• **Aim of the task**: Give back the whole listing exactly as shown.

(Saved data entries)

•••

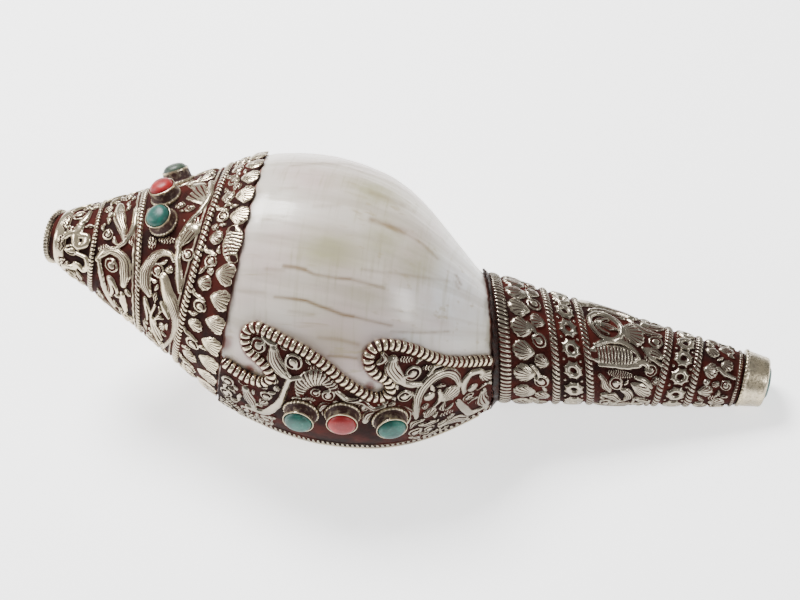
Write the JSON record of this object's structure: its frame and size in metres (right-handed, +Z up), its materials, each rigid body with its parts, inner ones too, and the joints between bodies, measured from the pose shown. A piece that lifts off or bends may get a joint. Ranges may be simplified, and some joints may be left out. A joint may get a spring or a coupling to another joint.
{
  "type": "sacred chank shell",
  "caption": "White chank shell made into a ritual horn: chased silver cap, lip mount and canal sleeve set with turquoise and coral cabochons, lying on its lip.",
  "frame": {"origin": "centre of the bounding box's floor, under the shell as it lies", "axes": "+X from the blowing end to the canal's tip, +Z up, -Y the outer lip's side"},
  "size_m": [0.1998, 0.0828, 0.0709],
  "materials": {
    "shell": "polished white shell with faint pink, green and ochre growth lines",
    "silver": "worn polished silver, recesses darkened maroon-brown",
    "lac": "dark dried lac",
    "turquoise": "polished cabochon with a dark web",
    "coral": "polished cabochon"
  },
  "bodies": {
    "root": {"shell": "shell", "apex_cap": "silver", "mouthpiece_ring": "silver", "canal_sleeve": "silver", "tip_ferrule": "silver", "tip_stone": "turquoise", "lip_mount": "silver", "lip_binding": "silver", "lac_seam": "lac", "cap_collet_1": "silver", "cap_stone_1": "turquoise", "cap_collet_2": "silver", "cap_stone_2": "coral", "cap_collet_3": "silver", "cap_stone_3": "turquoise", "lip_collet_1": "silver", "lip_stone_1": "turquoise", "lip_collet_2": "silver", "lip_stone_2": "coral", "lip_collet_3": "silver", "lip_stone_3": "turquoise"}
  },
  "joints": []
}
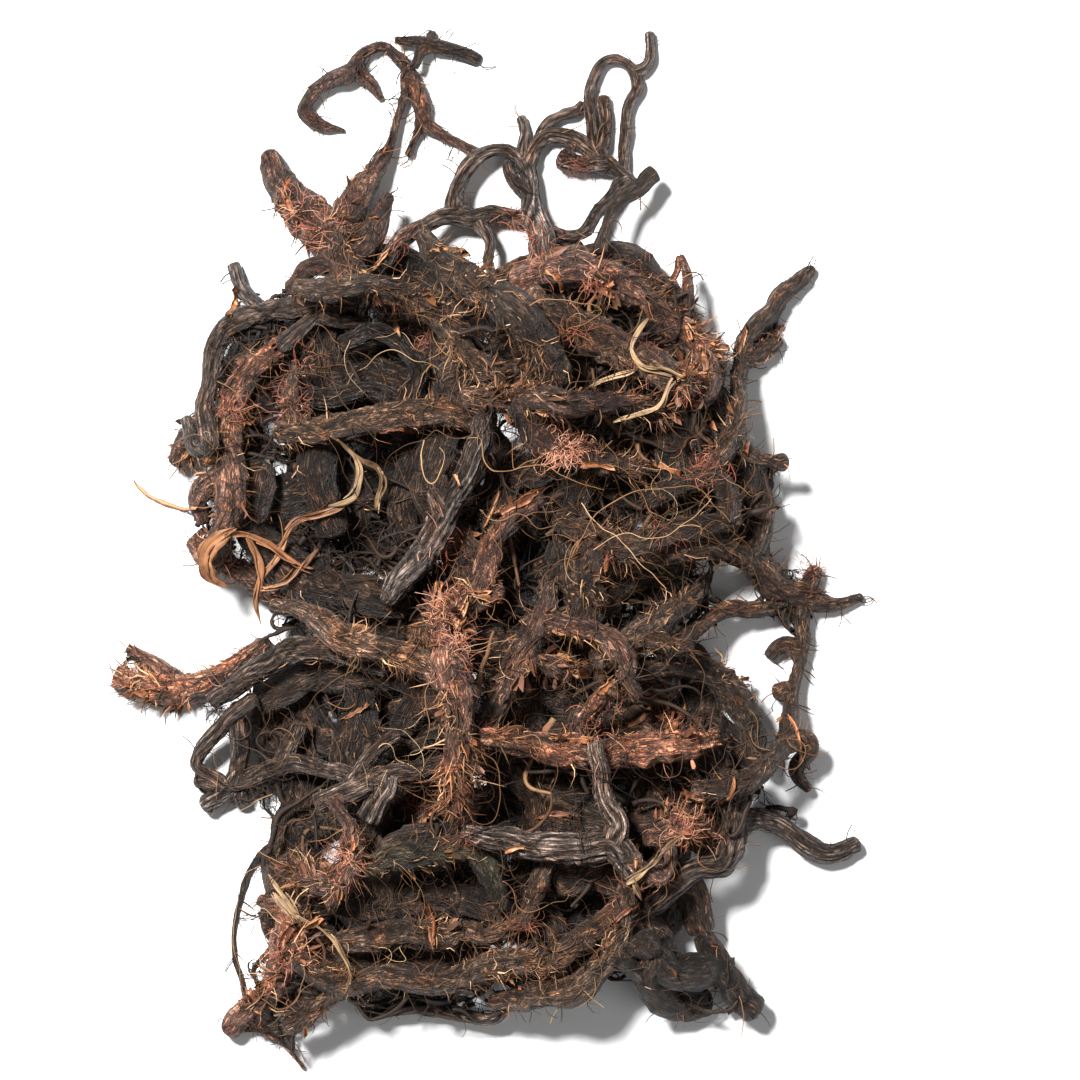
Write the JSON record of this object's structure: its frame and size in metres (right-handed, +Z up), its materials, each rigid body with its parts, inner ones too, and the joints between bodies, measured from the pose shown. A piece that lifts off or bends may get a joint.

•••

• **Full answer**:
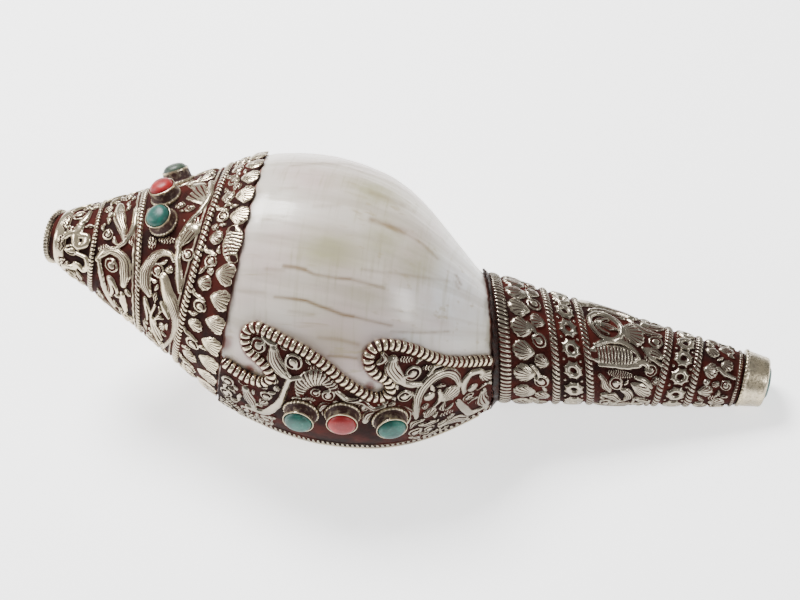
Write the JSON record of this object's structure: its frame and size in metres (right-handed, +Z up), its materials, each rigid body with its parts, inner ones too, and the joints between bodies, measured from the pose shown. A piece that lifts off or bends may get a joint. Ranges may be simplified, and some joints may be left out. A joint may get a spring or a coupling to another joint.
{
  "type": "sacred chank shell",
  "caption": "White chank shell made into a ritual horn: chased silver cap, lip mount and canal sleeve set with turquoise and coral cabochons, lying on its lip.",
  "frame": {"origin": "centre of the bounding box's floor, under the shell as it lies", "axes": "+X from the blowing end to the canal's tip, +Z up, -Y the outer lip's side"},
  "size_m": [0.1998, 0.0828, 0.0709],
  "materials": {
    "shell": "polished white shell with faint pink, green and ochre growth lines",
    "silver": "worn polished silver, recesses darkened maroon-brown",
    "lac": "dark dried lac",
    "turquoise": "polished cabochon with a dark web",
    "coral": "polished cabochon"
  },
  "bodies": {
    "root": {"shell": "shell", "apex_cap": "silver", "mouthpiece_ring": "silver", "canal_sleeve": "silver", "tip_ferrule": "silver", "tip_stone": "turquoise", "lip_mount": "silver", "lip_binding": "silver", "lac_seam": "lac", "cap_collet_1": "silver", "cap_stone_1": "turquoise", "cap_collet_2": "silver", "cap_stone_2": "coral", "cap_collet_3": "silver", "cap_stone_3": "turquoise", "lip_collet_1": "silver", "lip_stone_1": "turquoise", "lip_collet_2": "silver", "lip_stone_2": "coral", "lip_collet_3": "silver", "lip_stone_3": "turquoise"}
  },
  "joints": []
}
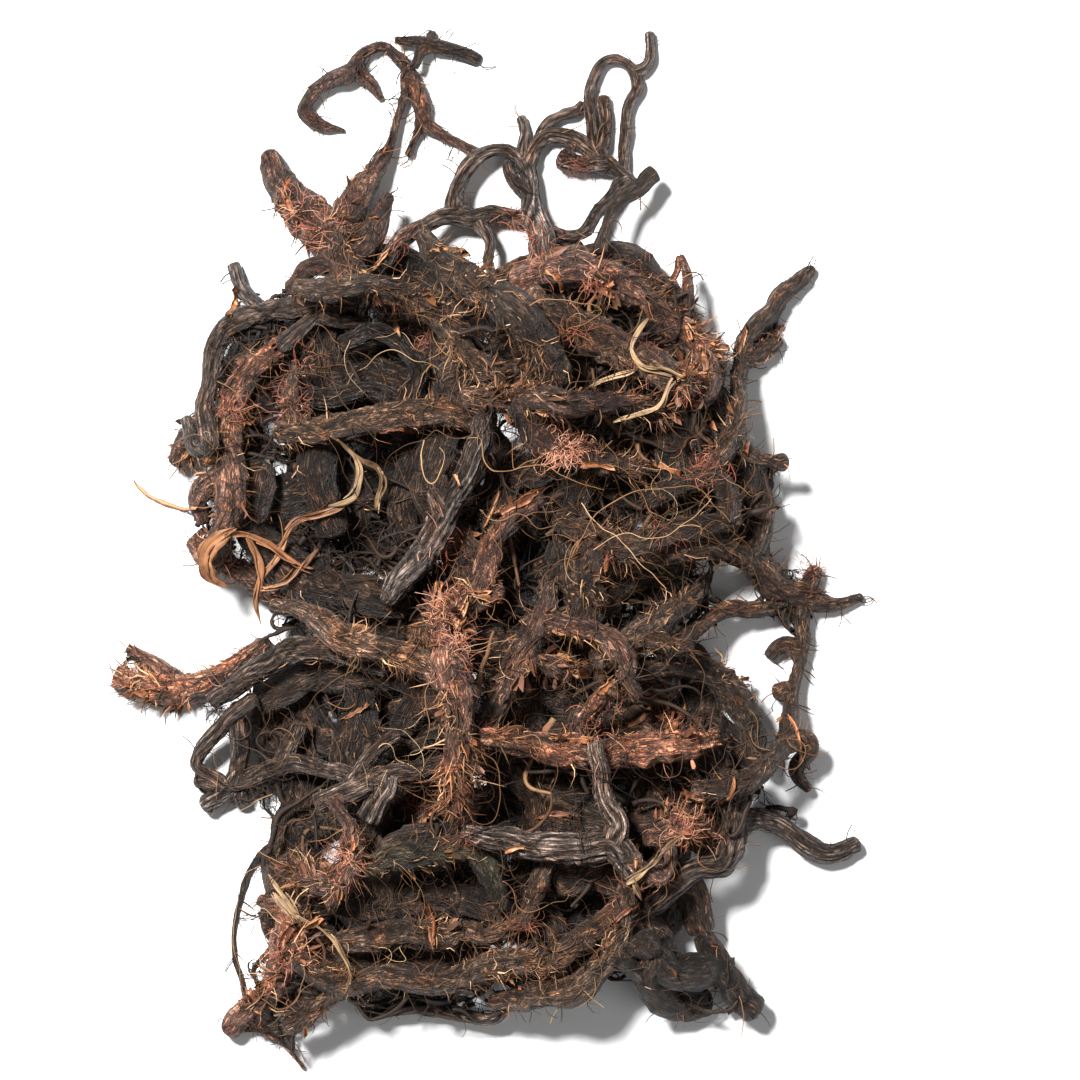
Write the JSON record of this object's structure: its frame and size in metres (right-handed, +Z up), its materials, each rigid body with its parts, inner ones too, and the joints between bodies, measured from the pose shown. A piece that lifts off or bends may get a joint.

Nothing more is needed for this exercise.